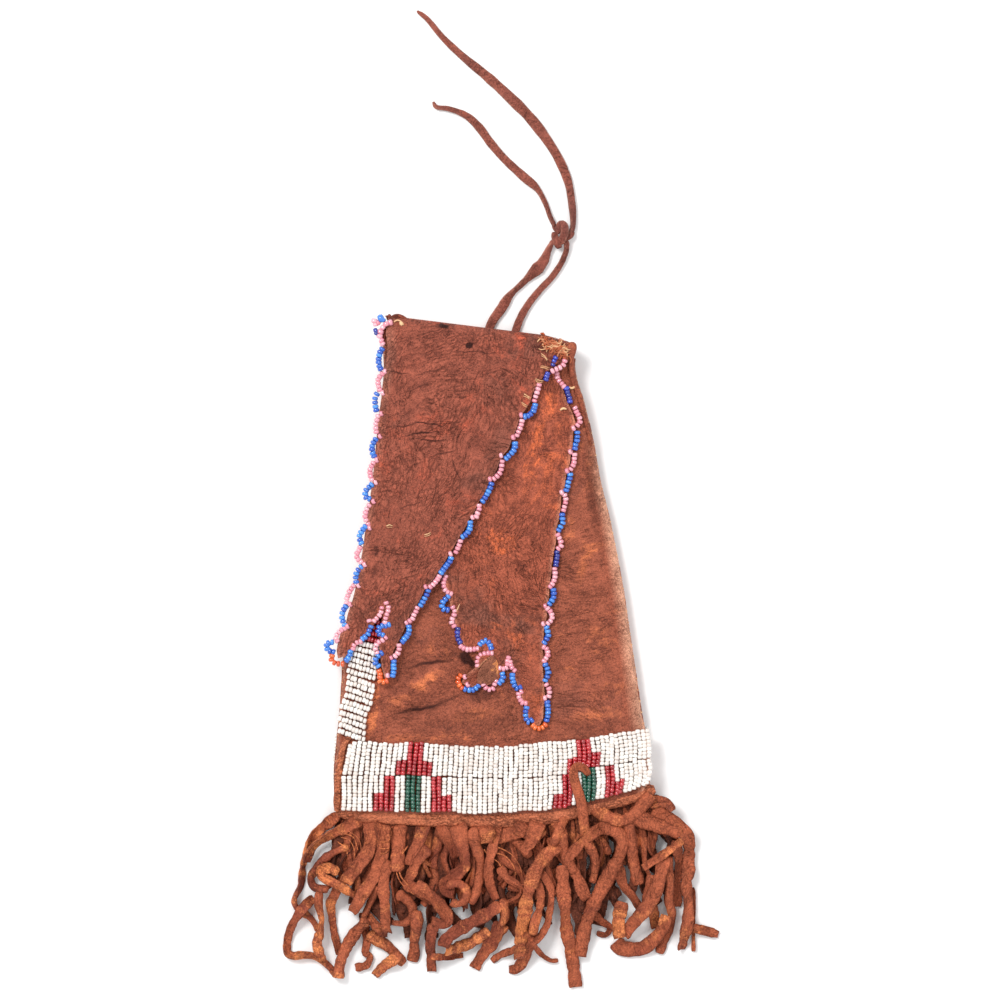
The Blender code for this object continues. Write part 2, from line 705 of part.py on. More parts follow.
def add_hinges():
    """The axes of the two flaps, the fringe and the thong."""
    middle = along(mouth_line, 0.5)
    crest = fold_radius + hide_thickness / 2 + fit_gap / 2
    over_axis = middle + mouth_out * crest + Vector((0, 0, fold_centre_level))
    lip_level = front_top - hide_thickness / 2 + front_fold_radius
    under_axis = middle - mouth_out * (front_lip_setback - fit_gap) + Vector((0, 0, lip_level))
    fringe_axis = along(line_of(fringe_hinge_shares), 0.5) + Vector((0, 0, welt_middle))
    grid = panel_grid(mouth_line)
    slits = [grid[slit_row][column].lerp(grid[slit_row + 1][column + 1], 0.5)
             for column in slit_columns]
    thong_axis = slits[0].lerp(slits[1], 0.5) + Vector((0, 0, thong_diameter / 2))
    add_hinge("over_flap_axis", over_axis, named("over_flap") + named("corner_stitch"))
    add_hinge("under_flap_axis", under_axis, named("under_flap"))
    add_hinge("fringe_axis", fringe_axis, named("fringe_"))
    moving = [piece for piece in named("thong_") if piece.name != "thong_lacing"]
    add_hinge("thong_axis", thong_axis, moving)


def build():
    """Make the whole pouch."""
    for existing in list(bpy.data.objects):
        bpy.data.objects.remove(existing)
    add_panels()
    add_side_seam("left_seam", 0, 1)
    add_side_seam("right_seam", -1, -1)
    add_fold("mouth_fold", over_root_shares, 0, fold_centre_level, fold_radius, flap_colour)
    add_fold("front_lip_fold", under_root_shares, front_lip_setback - fit_gap,
             front_top - hide_thickness / 2 + front_fold_radius, front_fold_radius, flap_colour)
    over_lines = add_over_flap()
    add_flap_beads("over_flap", over_lines, over_flap_middle, over_left_start, over_right_start, over_apex)
    under_lines = add_under_flap()
    add_flap_beads("under_flap", under_lines, under_flap_middle, under_left_start, under_right_start,
                   under_apex)
    add_corner_stitch()
    add_beadwork()
    add_welt()
    for layer, (name, span_shares, sway_turns, sway_start, tip_start) in enumerate(fringe_layers):
        add_fringe_layer(name, span_shares, layer, sway_turns, sway_start, tip_start)
    add_hooked_strip()
    add_thong()
    add_hinges()


build()
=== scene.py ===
"""Looks of the beaded hide paint pouch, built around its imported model.

Metres, +Z up, +Y towards the mouth of the pouch. Tables of pixel pairs are places in the photograph,
which is 1000 by 1000, and at() turns them into places on the pouch.
"""

import math
import random

import bmesh
import bpy
import numpy as np
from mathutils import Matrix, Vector, noise


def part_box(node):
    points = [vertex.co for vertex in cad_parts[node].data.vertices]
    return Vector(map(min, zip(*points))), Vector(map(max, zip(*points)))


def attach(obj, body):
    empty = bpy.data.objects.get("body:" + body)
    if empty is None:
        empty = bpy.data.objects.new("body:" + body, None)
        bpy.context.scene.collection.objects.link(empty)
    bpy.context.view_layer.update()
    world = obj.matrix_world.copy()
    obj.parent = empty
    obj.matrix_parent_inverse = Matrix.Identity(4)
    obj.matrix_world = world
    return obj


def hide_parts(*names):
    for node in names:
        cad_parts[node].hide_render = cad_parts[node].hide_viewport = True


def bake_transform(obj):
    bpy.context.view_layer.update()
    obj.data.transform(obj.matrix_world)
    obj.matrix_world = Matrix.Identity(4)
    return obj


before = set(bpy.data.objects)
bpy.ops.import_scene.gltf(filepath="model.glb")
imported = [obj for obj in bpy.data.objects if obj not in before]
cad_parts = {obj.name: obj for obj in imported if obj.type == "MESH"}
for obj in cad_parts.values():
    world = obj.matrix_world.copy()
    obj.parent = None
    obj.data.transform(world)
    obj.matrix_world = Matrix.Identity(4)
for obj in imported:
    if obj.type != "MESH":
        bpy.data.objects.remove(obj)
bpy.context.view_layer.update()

# The photograph: its pixels, in the frame's metres
picture_middle = (499.85, 655.2)
pixel_size = (0.00038095, 0.0003796)
camera_pixel = (500, 500)
camera_height = 2.2
view_width = 0.3803
view_level = 0.010
sensor_width = 36

# Levels and thicknesses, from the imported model
hide_thickness = 0.0010
front_middle = 0.0087
under_flap_level = 0.0104
over_flap_level = 0.0126
back_mouth_level = 0.0027
back_band_level = 0.0021
lane_level = 0.0104
back_lane_level = 0.0009
side_middle = 0.0050
fold_radius = 0.00465
fold_reach = 0.00675
fold_centre = 0.00785
lip_radius = 0.00085
lip_centre = 0.00955
lip_setback = 0.0017
welt_level = 0.00565

# Beads
bead_segments = 9
bead_ring_segments = 7
bead_hole_radius = 0.00060
bead_wall_radius = 0.00034
bead_stretch = 2.1
bead_pitch = 0.00137
edge_bead_pitch = 0.00142
edge_bead_widths = {"blue": 1.32, "navy": 1.24, "pink": 1.20, "orange": 1.26}
strip_bead_wobble = 0.00009
bead_wobble = 0.00005
bead_tilt = 0.09
column_sway = 0.00012
column_bow = 0.0006
column_bow_reach = 0.035
thread_end_play = 0.0003
lane_arch = 0.00025
lane_gap = 0.0001
band_bead_size = (1.02, 1.06)
strip_bead_width = 1.15
strip_arch = 0.0002
row_sway = 0.00012
knot_bead_heading = (1.0, 0.35, 0.3)
knot_bead_rise = 0.0006
single_bead_rise = 0.0003
corner_string_level = over_flap_level + 0.0013

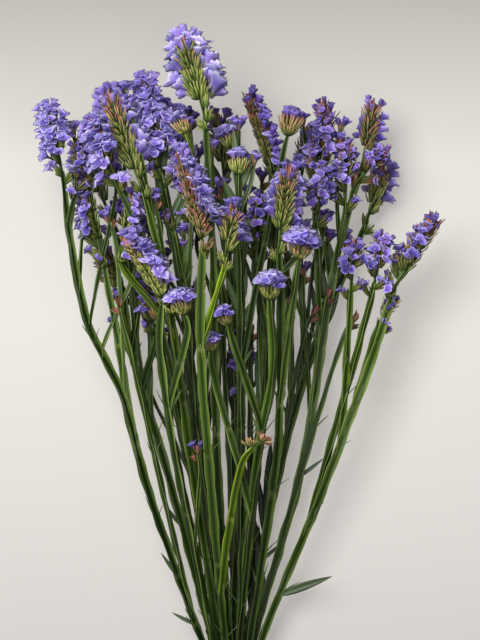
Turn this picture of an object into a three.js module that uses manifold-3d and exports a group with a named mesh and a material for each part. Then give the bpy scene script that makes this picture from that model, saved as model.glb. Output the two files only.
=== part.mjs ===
// A bunch of statice (Limonium sinuatum) lying on its side on a flat surface.
//
// Sixteen winged stems are held by an elastic band near their cut ends and fan out from it. Each stem forks
// into branches, and each branch ends in a flower head: a green spike with two ranks of bract cups, or a
// short fan of them, with ruffled papery calyces, the violet part, standing out of the cups on one side.
//
// Units are millimetres. +X is across the fan, +Y runs from the cut ends to the flowers and +Z is up.
// The table below is written from the middle of the band; the group is shifted so that its origin is the
// middle of the bunch's footprint, on the surface it lies on.

import * as THREE from "three";
import { mergeVertices } from "three/addons/utils/BufferGeometryUtils.js";
import Module from "manifold-3d";

// ------------------------------------------------------------------ driving dimensions
const BAND_TO_ORIGIN = [-6, -234]; // where the middle of the band lies, from the part's origin
const CUT_LENGTH = 62; // stem left behind the band
const CUT_DIFFERENCE = 9; // how much longer or shorter a stem's own cut can be
const CUT_FLARE = 1.2; // how far the stems spread again behind the band
const STEM_PITCH = 7; // spacing of the stems packed inside the band
const SQUEEZED_RADIUS = 3.35; // a stem's reach where the band presses it
const BAND_THICK = 1.6;
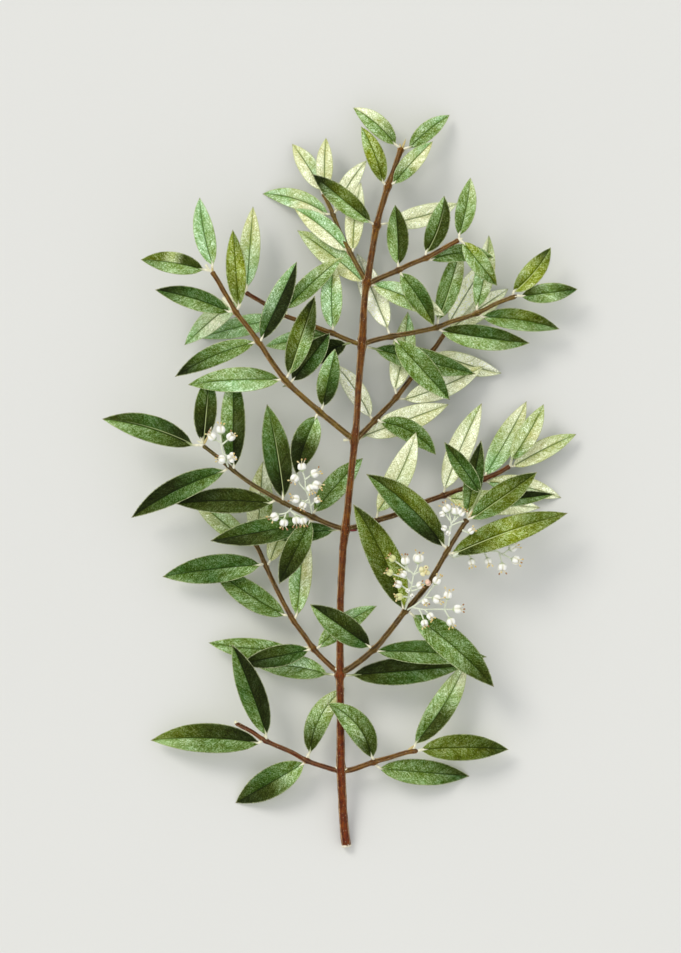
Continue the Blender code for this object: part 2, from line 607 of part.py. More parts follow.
def spray_b_third(material):
    solids = [
        flower([(405, 611, 28.5), (410, 608, 32), (415, 605, 33.6), (424, 598, 34.8), (428, 594, 35.2)],
                place=(437, 581, 36), faces=(0.5, 0.9, 0.2)),
        flower([(425, 597, 34.9)], place=(438, 598, 36), faces=(0.9, -0.3, 0.3)),
        flower([(422, 600, 34.6)], place=(425, 603, 35.8), faces=(0.3, -0.6, 0.7), size=0.75),
        flower([(412, 607, 32.8), (422, 609, 34), (434, 609, 34.8), (444, 609, 35.2)],
                place=(457.5, 608, 35.6), faces=(1.0, 0.1, 0.2), size=1.05),
        flower([(443, 609, 35.2)], place=(448, 596, 35.7), faces=(0.2, 1.0, 0.2)),
        flower([(443, 609, 35.2)], place=(450, 620.5, 35.7), faces=(0.4, -1.0, 0.2)),
        flower([(424, 609, 34.1)], place=(431, 616, 35.2), faces=(0.5, -0.7, 0.5), size=0.85),
        flower([(419, 608.5, 33.7)], place=(423.5, 620.5, 34.8), faces=(0.2, -0.9, 0.4), size=0.85),
    ]
    flower_spray("spray_b_right_third", solids, SHOOT_B_RIGHT, B_RIGHT_THICK, material)


def spray_b_fourth(material):
    solids = [
        flower([(448, 553, 33.2), (453, 557, 29.5), (460, 556, 28), (471, 553, 26.5), (484, 552, 25.5),
                 (496, 551, 25), (502, 554, 25)], place=(512.5, 547.5, 25), faces=(0.9, 0.5, 0.1)),
        flower([(501, 553.5, 25)], place=(515.5, 560, 25.4), faces=(0.9, -0.3, 0.3)),
        flower([(499, 552.5, 25)], place=(502, 567, 25.4), faces=(0.0, -1.0, 0.2)),
        flower([(484, 552, 25.5)], place=(488, 561, 26.6), faces=(0.3, -0.9, 0.3), size=0.85),
        flower([(468, 554, 26.8)], place=(471.5, 562, 28), faces=(0.1, -0.9, 0.3), size=0.85),
    ]
    flower_spray("spray_b_right_fourth", solids, SHOOT_B_RIGHT, B_RIGHT_THICK, material)


C_LEFT_THICK = (2.8, 1.9)
B_RIGHT_THICK = (3.2, 2.2)

clear_scene()
BRANCH = bpy.data.objects.new("branch", None)
bpy.context.scene.collection.objects.link(BRANCH)

bark = plain_material("bark", BARK_COLOUR, 0.7)
front_leaf = plain_material("front_leaf", FRONT_COLOUR, 0.5)
back_leaf = plain_material("back_leaf", BACK_COLOUR, 0.6)
petal = plain_material("petal", FLOWER_COLOUR, 0.5)

main_stem(bark)
leafy_shoot("shoot_a_left", SHOOT_A_LEFT, (2.4, 1.8), a_left_leaves, front_leaf)
leafy_shoot("shoot_a_right", SHOOT_A_RIGHT, (2.4, 1.8), a_right_leaves, front_leaf)
leafy_shoot("shoot_b_left", SHOOT_B_LEFT, (2.6, 1.8), b_left_leaves, back_leaf)
leafy_shoot("shoot_b_right", SHOOT_B_RIGHT, B_RIGHT_THICK, b_right_leaves, front_leaf)
leafy_shoot("shoot_c_left", SHOOT_C_LEFT, C_LEFT_THICK, c_left_leaves, front_leaf)
leafy_shoot("shoot_c_right", SHOOT_C_RIGHT, (2.6, 1.8), c_right_leaves, back_leaf)
leafy_shoot("shoot_d_left", SHOOT_D_LEFT, (3.0, 2.0), d_left_leaves, front_leaf)
leafy_shoot("shoot_d_right", SHOOT_D_RIGHT, (2.6, 1.8), d_right_leaves, back_leaf)
leafy_shoot("shoot_e_left", SHOOT_E_LEFT, (2.4, 1.8), e_left_leaves, back_leaf)
leafy_shoot("shoot_e_right", SHOOT_E_RIGHT, (2.7, 2.0), e_right_leaves, back_leaf)
leafy_shoot("shoot_f_left", SHOOT_F_LEFT, (2.4, 1.8), f_left_leaves, back_leaf)
leafy_shoot("shoot_f_right", SHOOT_F_RIGHT, (2.4, 1.8), f_right_leaves, front_leaf)
spray_c_end(petal)
spray_c_upper(petal)
spray_c_lower(petal)
spray_b_first(petal)
spray_b_second(petal)
spray_b_third(petal)
spray_b_fourth(petal)
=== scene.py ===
"""The looks of a flowering phillyrea branch: leaves, bark, flowers, floor, light and camera.

The branch lies on its back. Its places are marks on a grid of half-millimetres, as in its solids:
(mark across, mark down, height above the table in millimetres).
"""
import math
from typing import NamedTuple

import bpy
import numpy as np
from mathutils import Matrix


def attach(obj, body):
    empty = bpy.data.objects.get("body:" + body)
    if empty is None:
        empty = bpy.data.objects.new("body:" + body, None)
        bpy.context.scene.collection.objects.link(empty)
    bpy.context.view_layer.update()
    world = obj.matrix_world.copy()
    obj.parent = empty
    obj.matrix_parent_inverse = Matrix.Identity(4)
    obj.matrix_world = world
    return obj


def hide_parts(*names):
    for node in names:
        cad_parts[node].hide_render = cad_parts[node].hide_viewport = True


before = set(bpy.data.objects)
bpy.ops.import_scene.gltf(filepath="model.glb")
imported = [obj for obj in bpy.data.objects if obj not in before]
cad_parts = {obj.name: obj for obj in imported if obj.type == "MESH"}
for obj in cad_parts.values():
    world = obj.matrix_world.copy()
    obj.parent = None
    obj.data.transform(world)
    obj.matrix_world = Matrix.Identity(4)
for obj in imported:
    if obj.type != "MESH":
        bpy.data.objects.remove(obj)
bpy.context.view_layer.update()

MM = 0.001
MARK = 0.5 * MM
CENTRE_ACROSS = 340.0
CENTRE_DOWN = 478.0
UP = np.array((0.0, 0.0, 1.0))

# The photograph's frame, in marks, and the height above the table that its scale is true for
PHOTO_ACROSS = 681
PHOTO_DOWN = 953
MIDDLE_HEIGHT = 20 * MM

TWIG_SIDES = 20
STEM_SIDES = 32
TWIG_SPACING = 0.7 * MM
NODE_SWELLING = 0.2
NODE_LENGTH = 1.3 * MM
END_LENGTH = 1.2 * MM
# The raw wood at the cut: how far it reaches up the bark, and the hollow that the knife left
CUT_LENGTH = 2.4 * MM
CUT_HOLLOW = 0.5 * MM
CUT_SEED = 7

FOLD = 0.22
BLADE_SPACING = 0.6 * MM
BLADE_THICKNESS = 0.5 * MM
TOOTH = 0.08 * MM
WAVE_HEIGHT = 0.22 * MM
QUILT_HEIGHT = 0.09 * MM
# Millimetres between side veins, and how far back each runs for a millimetre outwards
VEIN_SPACING = 4.4
VEIN_SLANT = 1.15
MIDRIB_HEIGHT = 0.16 * MM
MIDRIB_REACH = 0.4 * MM
PETIOLE_RADIUS = 0.6 * MM
PETIOLE_WHITE = 3.2 * MM
PETIOLE_SIDES = 12
BUD_SIDES = 10
AXIL_BUD_RADIUS = 0.42 * MM
# Along the blade: how far from its base, and the width there as a share of the widest
BLADE_STATIONS = (
    (0.0, 0.11), (0.10, 0.57), (0.27, 0.91), (0.46, 1.0), (0.67, 0.85), (0.86, 0.45), (1.0, 0.0),
)
# Across the blade, from its right edge in to its midrib
HALF_ACROSS = (1.0, 0.95, 0.84, 0.68, 0.5, 0.32, 0.16, 0.06)

FLOWER_SIDES = 32
FLOWER_LENGTH = 4.0 * MM
STALK_RADIUS = 0.45 * MM
STALK_SIDES = 10
ANTHER_LENGTH = 1.15 * MM
ANTHER_RADIUS = 0.42 * MM
ANTHER_SIDES = 10
FILAMENT_RADIUS = 0.18 * MM
FILAMENT_SIDES = 8
# How far clefts cut into the calyx and the bell, and how far they draw lobes out; more on an open bell
CALYX_NOTCH, CALYX_REACH = 0.25, 0.12
BELL_NOTCH, BELL_REACH = 0.36, 0.16
OPEN_EXTRA = 0.2
# Flowers up to this size are closed and show no stamens
OPEN_SIZE = 0.72
STAMEN_LEANS = (-1.0, 0.15, 1.0)

# Where the random draws of the stem, the shoots and the sprays start
STEM_SEED = 100
SHOOT_SEED = 200
SPRAY_SEED = 600
SEED_STEP = 20

FLOOR_REACH = 30.0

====

> REQUIREMENTS: Which lines contain the word "code"? Copy each of them.

> TASK OUTPUT:
The Blender code for this object continues. Write part 2, from line 705 of part.py on. More parts follow.
Continue the Blender code for this object: part 2, from line 607 of part.py. More parts follow.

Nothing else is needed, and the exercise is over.